For the Iphone i use "Gym Buddy"......


----------



## richengineer (Oct 9, 2013)

Michael81 said:


> For the Iphone i use "Gym Buddy"......


any specific features it has that are good?


----------



## Michael81 (Jul 21, 2014)

It has everything you could ever need in a training log!!

It can be tailored to your needs, so you can add any exercises you want..... It also does graphs and $hit of your progress which can be useful!!


----------



## Kristina (Apr 12, 2014)

Check out 'flex workout log' - no-bull (isn't filled with unnecessary silly videos and pictures and nonsense) - very minimal design and excellent UI. Best log I've ever used by far. Was gutted that they don't have it on Android yet since I changed to Samsung...

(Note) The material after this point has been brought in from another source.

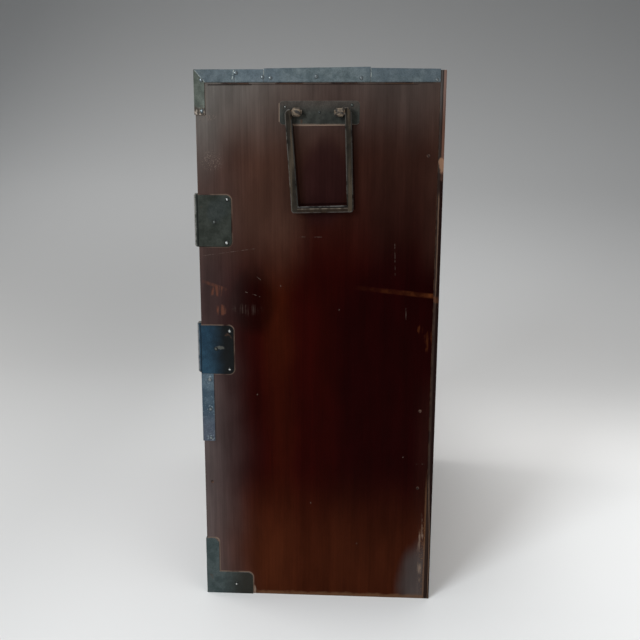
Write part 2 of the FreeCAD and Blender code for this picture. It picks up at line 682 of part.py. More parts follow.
def lock_case():
    """The lock's iron box behind the stile, with a channel for the bolt and a key hole."""
    body = new_body("door_lock_case")
    right = "door_left_x + lock_case_width"
    low, high = "keyhole_z - lock_case_height / 2", "keyhole_z + lock_case_height / 2"
    pad(body, outline(body, "XZ", "door_rear_y", rectangle("door_left_x", low, right, high)),
        "lock_case_depth")
    half_y, half_z = "(bolt_thickness / 2 + bolt_play)", "(bolt_height / 2 + bolt_play)"
    channel = rectangle("bolt_y - " + half_y, "keyhole_z - " + half_z,
                        "bolt_y + " + half_y, "keyhole_z + " + half_z)
    pocket(body, outline(body, "YZ", "door_left_x", channel), "bolt_length + 2 * bolt_play")
    pocket(body, circle(body, "XZ", "door_rear_y", "keyhole_radius", ("lock_x", "keyhole_z")),
           "lock_case_depth / 2")
    return node(body, "door_lock_case")


def door_bolt():
    """The bolt, drawn back; it slides out of the door into the partition."""
    half_y, half_z = "bolt_thickness / 2", "bolt_height / 2"
    return node(box("door_bolt", ("door_left_x", "bolt_y - " + half_y, "keyhole_z - " + half_z), (
        "door_left_x + bolt_length", "bolt_y + " + half_y, "keyhole_z + " + half_z)), "door_bolt")


# ---- Drop handles: one shape serves the drawers and the door ----

def pull_post(label, middle_x, face_y, axis_z, reach):
    """A lug with a hole for the pull's pin, and a square tang driven into the wood."""
    body = new_body(label)
    axis = face_y + " - pull_standoff"
    start = "%s - post_width / 2" % middle_x
    pad(body, circle(body, "YZ", start, "post_radius", (axis, axis_z)), "post_width")
    neck = rectangle(axis, axis_z + " - post_radius", face_y + " - " + reach, axis_z + " + post_radius")
    pad(body, outline(body, "YZ", start, neck), "post_width")
    tang = square((middle_x, axis_z), "post_tang")
    pad(body, outline(body, "XZ", face_y + " - " + reach, tang), "post_grip")
    pocket(body, circle(body, "YZ", start, "pull_pin + pin_play", (axis, axis_z)), "post_width")
    return body


def pull_bail(label, middle_x, face_y, axis_z, half, drop):
    """A square-cornered drop handle bent from one bar, pinned through its two posts."""
    body = new_body(label)
    axis = face_y + " - pull_standoff"
    inner = "(%s + post_width / 2 + leg_play)" % half
    outer = "(%s + pull_bar)" % inner
    low, high = "%s - %s" % (axis_z, drop), axis_z + " + pull_bar / 2"
    pad(body, outline(body, "XZ", axis + " - pull_bar / 2", [
        (middle_x + " - " + outer, high), (middle_x + " - " + outer, low),
        (middle_x + " + " + outer, low), (middle_x + " + " + outer, high),
        (middle_x + " + " + inner, high), (middle_x + " + " + inner, low + " + pull_bar"),
        (middle_x + " - " + inner, low + " + pull_bar"), (middle_x + " - " + inner, high)]),
        "pull_bar")
    soften(body, "Chamfer", "pull_foot_cut", along(
        "Y", (middle_x + " - " + outer, low), (middle_x + " + " + outer, low)))
    soften(body, "Chamfer", "pull_shoulder_cut", along(
        "Y", (middle_x + " - " + outer, high), (middle_x + " + " + outer, high)))
    soften(body, "Chamfer", "pull_bevel", facing(
        "Y", axis + " - pull_bar / 2", axis + " + pull_bar / 2"))
    grip = "post_width + leg_play + pin_tip"
    for start in ("%s - %s" % (middle_x, inner), "%s + %s - (%s)" % (middle_x, inner, grip)):
        pad(body, circle(body, "YZ", start, "pull_pin", (axis, axis_z)), grip)
    return node(body, label)


# ---- The carrying handle on each side ----

def handle_plate():
    """The plate under the handle's eyes, with round corners and holes for their tangs."""
    body = new_body("side_handle_plate_right")
    half, rise = "handle_plate_length / 2", "handle_plate_height / 2"
    whole = rectangle("-" + half, "handle_z - " + rise, half, "handle_z + " + rise)
    pad(body, outline(body, "YZ", "side_x", whole), "iron_thickness")
    soften(body, "Fillet", "handle_plate_corner", along(
        "X", *[(across, "handle_z " + up) for across in ("-" + half, half)
               for up in ("- " + rise, "+ " + rise)]))
    pocket(body, tang_holes(body, "YZ", "side_x", "eye_tang", *EYES), "iron_thickness")
    node(body, "side_handle_plate_right")
    node(mirrored("side_handle_plate_left", body), "side_handle_plate_left")


def handle_eyes():
    """Forged eyes, each with a hole across it and a tang driven through plate and side."""
    eyes = []
    for name, spot in zip(("front", "rear"), EYES):
        body = new_body("handle_eye_" + name)
        start = spot[0] + " - eye_width / 2"
        middle = ("eye_x", "handle_z")
        pad(body, circle(body, "XZ", start, "eye_radius", middle), "eye_width")
        soften(body, "Chamfer", "eye_chamfer", facing("Y", start, start + " + eye_width"))
        tang = outline(body, "YZ", "side_x - eye_grip", square(spot, "eye_tang"))
        pad(body, tang, "eye_grip + handle_standoff - handle_pin")
        pocket(body, circle(body, "XZ", start, "handle_pin + pin_play", middle), "eye_width")
        eyes.append(body)
    right = group("side_handle_eyes_right", eyes)
    node(mirrored("side_handle_eyes_left", right), "side_handle_eyes_left")


def side_handle():
    """A drop handle forged from one square bar, its pins turned in through the eyes."""
    body = new_body("side_handle_right")
    low, bar = "handle_low_z", "handle_bar"
    front, rear = "-(handle_top_half + handle_offset)", "handle_top_half - handle_offset"
    front_high, rear_high = "handle_z + handle_front_rise", "handle_z + handle_rear_rise"
    front_low, rear_low = low + " - handle_skew", low + " + handle_skew"
    pad(body, outline(body, "YZ", "eye_x - handle_bar / 2", [
        (front, front_high), ("-handle_foot_front", front_low), ("handle_foot_rear", rear_low),
        (rear, rear_high), (rear + " - " + bar, rear_high),
        ("handle_foot_rear - " + bar, rear_low + " + " + bar),
        (bar + " - handle_foot_front", front_low + " + " + bar),
        (front + " + " + bar, front_high)]), "handle_bar")
    soften(body, "Fillet", "handle_bend", along(
        "X", ("-handle_foot_front", front_low), ("handle_foot_rear", rear_low)))
    soften(body, "Fillet", "handle_shoulder", along("X", (front, front_high), (rear, rear_high)))
    soften(body, "Chamfer", "handle_bevel", facing(
        "X", "eye_x - handle_bar / 2", "eye_x + handle_bar / 2"))
    root, tip = "handle_top_half - %s / 2" % bar, "eye_centre - eye_width / 2 - handle_tip"
    for start in ("-(%s) - handle_offset" % root, "%s - handle_offset" % tip):
        pad(body, circle(body, "XZ", start, "handle_pin", ("eye_x", "handle_z")),
            "%s - (%s)" % (root, tip))
    node(body, "side_handle_right")
    node(mirrored("side_handle_left", body), "side_handle_left")


# ---- Drawers ----

def drawer(name, left, right, floor, ceiling, pulls):
    """A drawer: a rebated front, a nailed tray, its iron fittings and its drop handles."""
    left, right = "%s + drawer_gap" % left, "%s - drawer_gap" % right
    low, high = "%s + drawer_rest" % floor, "%s - drawer_gap" % ceiling
    rear = "front_y + drawer_front_thickness"
    seat = rear + " - drawer_rebate"
    side, deck = "drawer_side_thickness", "drawer_bottom_thickness"
    tail = "rear_y - drawer_rear_room"

    front = new_body(name + "_front")
    pad(front, outline(front, "XZ", "front_y", rectangle(left, low, right, high)),
        "drawer_front_thickness")
    rebates = [rectangle(left, low, left + " + " + side, high),
               rectangle("%s - %s" % (right, side), low, right, high)]
    pocket(front, outline(front, "XZ", seat, *rebates), "drawer_rebate")
    floor_rebate = rectangle(left, low, right, low + " + " + deck)
    pocket(front, outline(front, "XZ", seat, floor_rebate), "drawer_rebate")
    node(front, name + "_front")

    top = high + " - drawer_drop"
    boards = [
        box(name + "_bottom", (left, seat, low), (right, tail, "%s + %s" % (low, deck))),
        box(name + "_left_side", (left, seat, "%s + %s" % (low, deck)),
            ("%s + %s" % (left, side), tail, top)),
        box(name + "_right_side", ("%s - %s" % (right, side), seat, "%s + %s" % (low, deck)),
            (right, tail, top)),
        box(name + "_rear", ("%s + %s" % (left, side), "%s - %s" % (tail, side),
                             "%s + %s" % (low, deck)), ("%s - %s" % (right, side), tail, top))]
    group(name + "_tray", boards)

    axis_z = "((%s) + (%s)) / 2 + pull_drop / 3" % (low, high)
    irons = []
    for index, middle_x in enumerate(pulls, start=1):
        plate = new_body("%s_pull_plate_%d" % (name, index))
        half = "(pull_half + pull_plate_margin)"
        pad(plate, outline(plate, "XZ", "front_y - front_iron", rectangle(
            "%s - %s" % (middle_x, half), axis_z + " - pull_plate_height / 2",
            "%s + %s" % (middle_x, half), axis_z + " + pull_plate_height / 2")), "front_iron")
        spots = [("%s %s pull_half" % (middle_x, sign), axis_z) for sign in "-+"]
        pocket(plate, tang_holes(plate, "XZ", "front_y - front_iron", "post_tang", *spots),
               "front_iron")
        irons.append(plate)
        irons += [pull_post("%s_post_%d%s" % (name, index, end), across, "front_y", axis_z,
                            "front_iron") for end, (across, _) in zip("ab", spots)]
        pocket(front, tang_holes(front, "XZ", "front_y", "post_tang", *spots), "post_grip")
        pull_bail("%s_pull_%d" % (name, index) if len(pulls) > 1 else name + "_pull",
                  middle_x, "front_y", axis_z, "pull_half", "pull_drop")
    irons += corner_plates(name, left, right, low, high)
    group(name + "_irons", irons)


def corner_plates(name, left, right, low, high):
    """Four thin angle plates on the corners of a drawer front."""
    plates = []
    for index, (x, z, east, north) in enumerate((
            (left, low, "+", "+"), (right, low, "-", "+"),
            (right, high, "-", "-"), (left, high, "+", "-"))):
        body = new_body("%s_corner_%d" % (name, index + 1))
        far_x, far_z = "%s %s corner_plate" % (x, east), "%s %s corner_plate" % (z, north)
        band_x = "%s %s corner_plate_width" % (x, east)
        band_z = "%s %s corner_plate_width" % (z, north)
        pad(body, outline(body, "XZ", "front_y - front_iron", [
            (x, z), (far_x, z), (far_x, band_z), (band_x, band_z), (band_x, far_z), (x, far_z)]),
            "front_iron")
        plates.append(body)
    return plates


# ---- The whole chest ----

side_board("side_board_right", 1, "compartment_shelf_z", "compartment_shelf_thickness",
           "compartment_shelf_setback")
side_board("side_board_left", -1, "stack_shelf_z", "stack_shelf_thickness", "housing_stop")
top_board()
bottom_board()
shelf("lower_shelf", "lower_shelf_z", None)
shelf("middle_shelf", "middle_shelf_z", "door_floor_z - housing_depth")
shelf("upper_shelf", "upper_shelf_z", "upper_shelf_z")
partition()
stack_shelf()
compartment_shelf()
back_boards()
side_top_strap()
front_top_strap()
front_corner_straps()
front_edge_straps()
foot_irons()
group("hinge_pins", [hinge("lower", "lower_hinge_z"), hinge("upper", "upper_hinge_z")])
handle_plate()
handle_eyes()
side_handle()
door_stiles()
door_rails()
door_panel()
lock_plate()
keyhole_cover()
lock_case()
door_bolt()
group("door_pull_posts", [
    pull_post("door_post_" + end, across, "front_y", axis_z, "iron_thickness")
    for end, (across, axis_z) in zip("ab", DOOR_POSTS)])
pull_bail("door_pull", "lock_x", "front_y", DOOR_PULL_Z, "door_pull_half", "door_pull_drop")

outer_pulls = ["(pull_inset - inner_x)", "(inner_x - pull_inset)"]
stack_middle = ["((partition_left_x - inner_x) / 2)"]
drawer("bottom_drawer", "-inner_x", "inner_x", "base_thickness", "lower_shelf_z", outer_pulls)
drawer("middle_drawer", "-inner_x", "inner_x", "lower_shelf_z + shelf_thickness",
       "middle_shelf_z", outer_pulls)
drawer("top_drawer", "-inner_x", "inner_x", "upper_shelf_z + shelf_thickness",
       "ceiling_z", outer_pulls)
drawer("lower_stack_drawer", "-inner_x", "partition_left_x", "door_floor_z",
       "stack_shelf_z", stack_middle)
drawer("upper_stack_drawer", "-inner_x", "partition_left_x",
       "stack_shelf_z + stack_shelf_thickness", "upper_shelf_z", stack_middle)

doc.recompute()
for thing in doc.Objects:
    if "Invalid" in thing.State or "Error" in thing.State:
        raise RuntimeError("%s failed: %s" % (thing.Name, thing.State))
for thing in nodes:
    if thing.Shape.isNull() or not thing.Shape.isValid():
        raise RuntimeError(thing.Label + " has no valid shape")

os.makedirs("parts", exist_ok=True)
for thing in nodes:
    thing.Shape.exportStep("parts/%s.step" % thing.Label)
    print(thing.Label, len(thing.Shape.Solids), "solids")
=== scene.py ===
import math
import random

import bpy
from mathutils import Euler, Matrix, Vector


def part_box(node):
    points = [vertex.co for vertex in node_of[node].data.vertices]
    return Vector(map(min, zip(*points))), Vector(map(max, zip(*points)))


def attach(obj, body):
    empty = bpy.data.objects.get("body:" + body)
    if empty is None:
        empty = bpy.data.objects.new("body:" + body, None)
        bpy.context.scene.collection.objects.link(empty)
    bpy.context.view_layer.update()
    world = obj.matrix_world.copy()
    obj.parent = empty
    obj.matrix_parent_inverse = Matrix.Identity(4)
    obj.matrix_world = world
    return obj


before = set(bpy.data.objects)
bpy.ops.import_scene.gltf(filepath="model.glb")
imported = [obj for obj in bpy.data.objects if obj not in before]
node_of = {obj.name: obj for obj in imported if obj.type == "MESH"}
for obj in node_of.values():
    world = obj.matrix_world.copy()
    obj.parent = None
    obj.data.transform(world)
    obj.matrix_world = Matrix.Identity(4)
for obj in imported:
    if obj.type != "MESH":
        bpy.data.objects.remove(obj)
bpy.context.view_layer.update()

# ---- Floor, light and camera ----
# A pale floor that sweeps up into a wall, two big soft lamps and two low fills. The camera
# looks almost square at the right side of the chest, from a little below its top.

scene = bpy.context.scene
scene.view_settings.view_transform = "Standard"

CAMERA_AWAY, CAMERA_ASIDE, CAMERA_HEIGHT = 1.1955, 0.0020, 0.7283
CAMERA_PITCH, CAMERA_TURN, CAMERA_ROLL = math.radians(11.2), math.radians(2.84), math.radians(0.23)
CAMERA_LENS = 42.19

camera_data = bpy.data.cameras.new("camera")
camera_data.lens = CAMERA_LENS
camera = bpy.data.objects.new("camera", camera_data)
camera.location = (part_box("side_board_right")[1].x + CAMERA_AWAY * math.cos(CAMERA_TURN),
                   CAMERA_AWAY * math.sin(CAMERA_TURN) + CAMERA_ASIDE, CAMERA_HEIGHT)
level = Euler((math.pi / 2 - CAMERA_PITCH, 0, math.pi / 2 + CAMERA_TURN)).to_matrix()
camera.rotation_euler = (level @ Matrix.Rotation(CAMERA_ROLL, 3, "Z")).to_euler()
scene.collection.objects.link(camera)
scene.camera = camera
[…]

http://www.flexworkoutlog.com


----------



## naturalun (Mar 21, 2014)

Full Fitness HD is pretty good, can view some videos of the exercises if you're not sure how to do it.

Log all workouts, body measurements, weight etc etc.


----------



## paddyrr3 (Oct 15, 2010)

Michael81 said:


> For the Iphone i use "Gym Buddy"......


This is all you need, great app!!!


----------



## stevieboy100 (Oct 30, 2012)

for 5/3/1 use big lifts 2 , also has starting strength,smolov ,smolov jr on it too


----------



## abcplumb (Oct 9, 2013)

Easy gym log

Does exactly what's it says ??


----------



## richengineer (Oct 9, 2013)

I ended up with gym buddy. love the features of 1rm, percentage of improvements and lots of other little bits.

cheers for recommendations


----------